The bottom line: if you want a happier family, create, refine and retell the story of your family’s positive moments and your ability to bounce back from the difficult ones. That act alone may increase the odds that your family will thrive for many generations to come."
MARCH 15 2013
There's a number of wonderful points in this article with cause mums and dads to desire to get-going and put this into action in their family. It is plain and  simple and 'rings true', because it directs families back to what many have forgotten to do - talk of the past, listen to parents tell of their background, find pleasure in our own family history, be honest about family mistakes and difficulties.
Many cultures for generations have invested great amounts of time doing just this, handing on their history through story telling.
We have been involved in this in my husband's family. 
He comes from a very large extended family, who have had the fortune of keeping connected for over 100 years. My husband's grandfather was one of 9 boys, and the place where they all grew up, west of Auckland, is still owned by many of the descendants. 
Our branch meet out there each ANZAC Day.
Nearly twenty years ago, there was a strong disagreement within our branch of the family. The effect at the time was devastating and continued to be so for a few years, until my husband initiated this get-together each April on ANZAC Day for all the  members in our family branch. 
At first it was awkward, some would come while others wouldn't. Gradually things started to improve and now there are natural, even strong relations across most of the family. 
What we do at those ANZAC Day get-togethers has been the medicine that's brought healing - and the article above showed me why.
Each year my husband gets one, two or three people to speak for 10 - 15 minutes about some aspect of the family's past.
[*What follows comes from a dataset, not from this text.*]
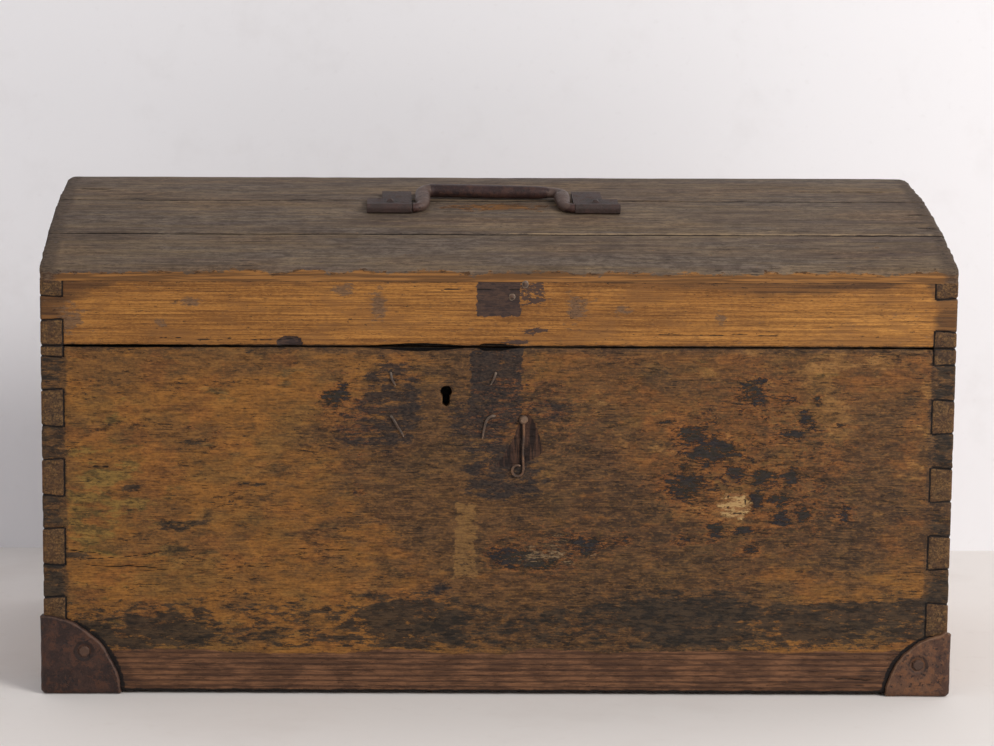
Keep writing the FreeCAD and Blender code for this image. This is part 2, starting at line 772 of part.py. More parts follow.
def lid_staple():
    # plate on the lid's front rail with an eye that hangs into the lock
    half = link_plate_width / 2
    plate_low = lid_bottom + link_plate_lift
    plate_high = plate_low + link_plate_height
    plate = box(staple_x - half, staple_x + half, inner_front_y, link_plate_y, plate_low, plate_high)
    left = staple_x - staple_width / 2
    right = staple_x + staple_width / 2
    stem_top = plate_high - link_nail_inset
    stem_back = staple_front_y + staple_wall
    neck_low = plate_low - (staple_front_y - link_plate_y)
    stem = prism_along_x([(link_plate_y, stem_top), (link_plate_y, plate_low), (staple_front_y, neck_low),
                          (staple_front_y, staple_eye_high), (stem_back, staple_eye_high),
                          (stem_back, stem_top - staple_wall)], left, right)
    ring = box(left, right, staple_front_y, staple_back_y, staple_low, staple_shoulder)
    rounds = [edge for edge in ring.Edges if abs(edge.CenterOfMass.x - staple_x) < 1e-6
              and edge.CenterOfMass.y > staple_eye_front]
    ring = ring.makeFillet(staple_wall, rounds)
    eye = box(left, right, staple_eye_front, staple_eye_back, staple_eye_low, staple_eye_high)
    return joined([plate, stem, ring]).cut(eye)


def staple_nails():
    low = lid_bottom + link_plate_lift + link_nail_inset
    high = low + link_plate_height - 2 * link_nail_inset
    across = link_plate_width / 2 - link_nail_inset
    nails = []
    for x in (staple_x - across, staple_x + across):
        for z in (low, high):
            nails.append(cut_nail(Vector(x, link_plate_y, z), Vector(0, -1, 0), link_nail_length))
    return nails


# The handle's own frame: origin on the lid under the middle of the brackets, +Y up the slope
handle_height, handle_slope = arch_frame(handle_depth_place)
handle_frame = FreeCAD.Placement(Vector(0, front_y + handle_depth_place, handle_height),
                                 FreeCAD.Rotation(Vector(1, 0, 0), math.degrees(handle_slope)))
bracket_front = -bracket_depth / 2
barrel_radius = handle_pin_radius + handle_pin_clearance + bracket_upper_leaf
pivot_y = bracket_front + barrel_radius
pivot_z = bracket_seat_gap + bracket_lower_leaf + handle_pin_clearance + handle_pin_radius


def surface_drop(y):
    # how far the curved lid lies under the handle frame's plane
    return haunch_radius - math.sqrt(haunch_radius ** 2 - y ** 2)


def resting_angle(direction):
    # angle of the handle's arms over the frame's plane when the grip lies on the wood
    spot = pivot_y + direction * handle_reach
    height = grip_radius + rest_clearance - surface_drop(spot) - pivot_z
    return math.degrees(math.asin(height / handle_reach))


handle_rest_tilt = resting_angle(1)
handle_travel = 180.0 - handle_rest_tilt - resting_angle(-1)
pivot_place = handle_frame.multVec(Vector(0, pivot_y, pivot_z))


def handle_bracket(side):
    # strap folded round the handle's pin, both leaves nailed flat on the lid
    inner = bracket_spacing / 2
    outer = inner + bracket_width
    floor = bracket_seat_gap
    lower_top = floor + bracket_lower_leaf
    upper_top = lower_top + bracket_upper_leaf
    barrel_top = pivot_z + barrel_radius
    back = bracket_depth / 2
    landing = pivot_y + bracket_fall
    barrel = Part.makeCylinder(barrel_radius, bracket_width, Vector(inner, pivot_y, pivot_z), Vector(1, 0, 0))
    lower = box(inner, outer, pivot_y, back, floor, lower_top)
    nose = box(inner, outer, bracket_front, pivot_y, floor, pivot_z)
    nose_round = [edge for edge in nose.Edges if edge.CenterOfMass.y < bracket_front + 1e-6
                  and edge.CenterOfMass.z < floor + 1e-6]
    nose = nose.makeFillet(bracket_lower_leaf, nose_round)
    upper = prism_along_x([(pivot_y, barrel_top), (landing, upper_top), (back, upper_top),
                           (back, lower_top), (landing - bracket_upper_leaf, lower_top),
                           (pivot_y, barrel_top - bracket_upper_leaf)], inner, outer)
    bore = Part.makeCylinder(handle_pin_radius + handle_pin_clearance, bracket_width,
                             Vector(inner, pivot_y, pivot_z), Vector(1, 0, 0))
    notch = box(outer - bracket_notch_width, outer, back - bracket_notch_depth, back, floor, upper_top)
    strap = joined([barrel, lower, nose, upper]).cut(bore).cut(notch)
    if side < 0:
        strap = strap.mirror(Vector(0, 0, 0), Vector(1, 0, 0))
    strap.Placement = handle_frame.multiply(strap.Placement)
    return strap


def bracket_nails():
    # one nail through both leaves of each bracket and through the lid board
    top = bracket_seat_gap + bracket_lower_leaf + bracket_upper_leaf
    nails = []
    for side in (-1, 1):
        x = side * (bracket_spacing / 2 + bracket_nail_place)
        nail = cut_nail(Vector(x, 0, top), Vector(0, 0, -1), top_board_thick + nail_head)
        nail.Placement = handle_frame.multiply(nail.Placement)
        nails.append(nail)
    return nails


def handle_arm():
    # the right arm: an eight-sided bar bent twice on the anvil, thicker towards the grip
    bend = handle_bend_radius
    steps = handle_bend_blows
    arm_start = bracket_spacing / 2 - handle_side_clearance
    arm_x = arm_start - handle_side_clearance - bend
    grip_y = pivot_y + handle_reach
    turns = [math.radians(90 * number / steps) for number in range(steps + 1)]
    stations = [(arm_start, pivot_y, 0.0, handle_neck_radius)]
    for turn in turns:
        along = arm_x + bend - bend * math.sin(turn)
        stations.append((along, pivot_y + bend - bend * math.cos(turn), turn, handle_neck_radius))
    for turn in reversed(turns):
        along = arm_x - bend + bend * math.sin(turn)
        stations.append((along, grip_y - bend + bend * math.cos(turn), turn, handle_arm_radius))
    stations.append((grip_length / 2 - grip_shoulder, grip_y, 0.0, handle_arm_radius))
    sections = []
    for x, y, turn, radius in stations:
        place = Vector(x, y, pivot_z)
        outline = eight_sided_outline(radius, place, Vector(1, 0, 0))
        outline.rotate(place, Vector(0, 0, 1), -math.degrees(turn))
        sections.append(outline)
    return Part.makeLoft(sections, True, True)


def bail_handle():
    # grip, two swept arms that thicken towards it, and thin pins in the brackets
    across = Vector(1, 0, 0)
    pin_start = bracket_spacing / 2 - handle_side_clearance
    pin_length = bracket_width + handle_side_clearance - handle_pin_short
    pin = Part.makeCylinder(handle_pin_radius, pin_length, Vector(pin_start, pivot_y, pivot_z), across)
    half = joined([handle_arm(), pin])
    grip_y = pivot_y + handle_reach
    grip_end = grip_length / 2
    grip = Part.makeCylinder(grip_radius, grip_length, Vector(-grip_end, grip_y, pivot_z), across)
    rims = [edge for edge in grip.Edges if abs(abs(edge.CenterOfMass.x) - grip_end) < 1e-6]
    grip = grip.makeChamfer(grip_shoulder, rims)
    handle = joined([grip, half, half.mirror(Vector(0, 0, 0), across)])
    handle.rotate(Vector(0, pivot_y, pivot_z), across, handle_rest_tilt)
    handle.Placement = handle_frame.multiply(handle.Placement)
    return handle


def hasp_nails():
    nails = []
    for step in (0.0, hasp_nail_step):
        place = Vector(hasp_nail_x - step, front_y, lid_bottom + hasp_nail_rise - step)
        nails.append(cut_nail(place, Vector(0, 1, 0), hasp_nail_length))
    return nails


hook_pivot_z = body_top - hook_drop
hook_middle_y = front_y - hook_wood_clearance - hook_wire_radius
hook_front_y = hook_middle_y - hook_wire_radius


def hook():
    # flat bar with an eye on the nail and its end curled up to the left
    towards_back = Vector(0, 1, 0)
    eye_centre = Vector(hook_x, hook_front_y, hook_pivot_z)
    thick = 2 * hook_wire_radius
    eye = Part.makeCylinder(hook_eye_radius, thick, eye_centre, towards_back)
    curl_z = hook_pivot_z - hook_length
    half = hook_wire_radius
    bar = box(hook_x - half, hook_x + half, hook_front_y, hook_front_y + thick, curl_z, hook_pivot_z)
    curl_centre = Vector(hook_x - hook_curl_radius, hook_front_y, curl_z)
    corners = [Vector(hook_x + across, hook_front_y + depth, curl_z)
               for across, depth in ((-half, 0), (half, 0), (half, thick), (-half, thick), (-half, 0))]
    curl = Part.Face(Part.makePolygon(corners)).revolve(curl_centre, towards_back, hook_curl_angle)
    bore = Part.makeCylinder(hook_nail_radius + hook_nail_clearance, thick, eye_centre, towards_back)
    return joined([eye, bar, curl]).cut(bore)


def hook_nail():
    towards_back = Vector(0, 1, 0)
    under_head = hook_front_y - hook_head_clearance
    shank = Part.makeCylinder(hook_nail_radius, front_y - under_head + hook_nail_length,
                              Vector(hook_x, under_head, hook_pivot_z), towards_back)
    face_y = under_head - hook_nail_head_thick
    head = eight_sided(hook_nail_head_radius, Vector(hook_x, face_y, hook_pivot_z), towards_back,
                       hook_nail_head_thick)
    outer = [edge for edge in head.Edges if edge.BoundBox.YMax < face_y + 1e-6]
    head = head.makeChamfer(hook_nail_head_thick / 2, outer)
    return joined([shank, head])


def drilled(board, nails):
    # a board with the holes that its nails fill
    bounds = board.BoundBox
    near = [nail for nail in nails if bounds.intersect(nail.BoundBox)]
    if not near:
        return board
    return board.cut(Part.makeCompound(near))


def main():
    os.makedirs("parts", exist_ok=True)

    walls = carcass_boards()
    lower = {}
    upper = {}
    for name, board in walls.items():
        lower[name], upper[name] = sawn(board)

    plate_pins = plate_nails()
    lock_pins = lock_nails()
    hinge_places = {"left": -hinge_spread / 2, "right": hinge_spread / 2}
    lower_hinge_pins = []
    upper_hinge_pins = []
    for x in hinge_places.values():
        lower_hinge_pins += hinge_nails(x, hinge_lower_length, -1)
        upper_hinge_pins += hinge_nails(x, hinge_upper_length, 1)
    top_pins = lid_brads()
    staple_pins = staple_nails()
    bracket_pins = bracket_nails()
    hasp_pins = hasp_nails()

    swing_nail = hook_nail()
    body_pins = plate_pins + lock_pins + lower_hinge_pins + [swing_nail]
    save("front_board", drilled(lower["front"], body_pins))
    save("back_board", drilled(lower["back"], body_pins))
    save("side_board_left", drilled(lower["left"], body_pins))
    save("side_board_right", drilled(lower["right"], body_pins))

    boards = bottom_boards()
    floor_pins = bottom_nails(boards)
    for number, board in enumerate(boards, 1):
        save("bottom_board_" + str(number), drilled(board, floor_pins))
    front_cleat, back_cleat = cleats()
    save("bottom_cleat_front", drilled(front_cleat, floor_pins))
    save("bottom_cleat_back", drilled(back_cleat, floor_pins))
    save("bottom_nails", Part.makeCompound(floor_pins))

    for name, plate in corner_plates().items():
        save("corner_plate_" + name, drilled(plate, plate_pins))
    save("corner_plate_nails", Part.makeCompound(plate_pins))

    save("lock_plate", drilled(lock_plate(), lock_pins))
    save("lock_case", lock_case())
    save("lock_bolt", lock_bolt())
    save("lock_bolt_stud", lock_stud())
    save("lock_bolt_guide", bolt_guide())
    save("lock_spring", lock_spring())
    save("lock_key_post", key_post())
    save("lock_nails", Part.makeCompound(lock_pins))

    for name, x in hinge_places.items():
        lower_leaf, upper_leaf, pin = hinge(x)
        save("hinge_lower_leaf_" + name, drilled(lower_leaf, lower_hinge_pins))
        save("hinge_upper_leaf_" + name, drilled(upper_leaf, upper_hinge_pins))
        save("hinge_pin_" + name, pin)
    save("hinge_lower_nails", Part.makeCompound(lower_hinge_pins))
    save("hinge_upper_nails", Part.makeCompound(upper_hinge_pins))

    lid_pins = top_pins + staple_pins + hasp_pins + upper_hinge_pins
    save("lid_front_rail", drilled(upper["front"], lid_pins))
    save("lid_back_rail", drilled(upper["back"], lid_pins))
    save("lid_end_left", drilled(upper["left"], lid_pins))
    save("lid_end_right", drilled(upper["right"], lid_pins))
    for number in range(3):
        board = top_board(number)
        save("lid_board_front_" + str(number + 1), drilled(board, top_pins + bracket_pins))
        save("lid_board_back_" + str(number + 1), drilled(mirrored_to_back(board), top_pins))
    save("lid_board_brads", Part.makeCompound(top_pins))
    save("lid_staple", drilled(lid_staple(), staple_pins))
    save("lid_staple_nails", Part.makeCompound(staple_pins))
    save("old_hasp_nails", Part.makeCompound(hasp_pins))

    for name, side in (("left", -1), ("right", 1)):
        save("handle_bracket_" + name, drilled(handle_bracket(side), bracket_pins))
    save("handle_bracket_nails", Part.makeCompound(bracket_pins))
    save("handle", bail_handle())

    save("hook", hook())
    save("hook_nail", swing_nail)

    print("hook nail at x %.3f z %.3f" % (hook_x, hook_pivot_z))
    print("lid hinge axis at y %.3f z %.3f" % (hinge_y, hinge_z))
    print("handle pivot at y %.3f z %.3f" % (pivot_place.y, pivot_place.z))
    print("handle travel %.2f degrees" % handle_travel)
    print("lock bolt throw %.1f" % bolt_throw)


main()
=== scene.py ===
import math
import bpy
import numpy as np
from mathutils import Matrix, Vector


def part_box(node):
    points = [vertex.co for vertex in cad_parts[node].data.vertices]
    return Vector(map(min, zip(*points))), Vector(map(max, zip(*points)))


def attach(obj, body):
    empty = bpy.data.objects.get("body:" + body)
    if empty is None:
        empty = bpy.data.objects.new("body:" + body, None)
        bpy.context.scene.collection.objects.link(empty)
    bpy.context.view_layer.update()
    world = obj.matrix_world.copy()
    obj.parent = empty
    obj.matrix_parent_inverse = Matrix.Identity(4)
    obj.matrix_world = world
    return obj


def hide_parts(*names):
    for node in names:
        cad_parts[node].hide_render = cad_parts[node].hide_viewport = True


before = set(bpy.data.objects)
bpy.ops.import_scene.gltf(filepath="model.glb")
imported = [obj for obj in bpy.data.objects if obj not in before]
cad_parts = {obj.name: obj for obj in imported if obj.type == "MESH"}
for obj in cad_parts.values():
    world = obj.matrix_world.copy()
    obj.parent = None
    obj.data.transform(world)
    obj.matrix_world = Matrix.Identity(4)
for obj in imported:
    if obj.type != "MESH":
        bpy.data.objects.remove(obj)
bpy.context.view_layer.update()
print("chest: frame loaded")

# Places are in millimetres until a mesh is made
mm = 0.001
boardLow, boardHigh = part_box("front_board")
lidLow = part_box("lid_front_rail")[0].z / mm
chest = {
    "sideX": boardHigh.x / mm,
    "frontY": boardLow.y / mm,
    "backY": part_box("back_board")[1].y / mm,
    "board": 20.0,  # thickness of the walls
    "woodLow": boardLow.z / mm,
    "bodyTop": boardHigh.z / mm,
    "lidLow": lidLow,
    "railTop": lidLow + 56.6,
}
middleY = (chest["frontY"] + chest["backY"]) / 2
halfDepth = (chest["backY"] - chest["frontY"]) / 2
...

Topic such as, The Four Formidable Aunts, Uncle Jack's four years as a Prisoner-of-War, Uncle Grahame the Bomber Pilot (he gave that himself), Aunty Audie and Uncle Brian's Wedding in Papua New Guinea, Early Memories about Holidays Here, and so many more.
The few hours we are together in the sun or squashed inside, are filled with talking across four generations, eating, laughing, at times supporting those living in tragedies, but everyone leaves smiling, more connected, respectful and thankful for each other because we have been made aware again, that we ARE connected through our common history. 
I am not saying that our extended family is all sweetness, but being together and reminded of the history we share, is certainly building a strong family in terms of living well through tragedies including life-threatening diseases and life-changing accidents. - "They know they belong to something bigger than themselves."
THISWEEKWITHTHEKIDS~ Start sharing some of your past with your kids. The questions I underlined in the article may help you to set-off.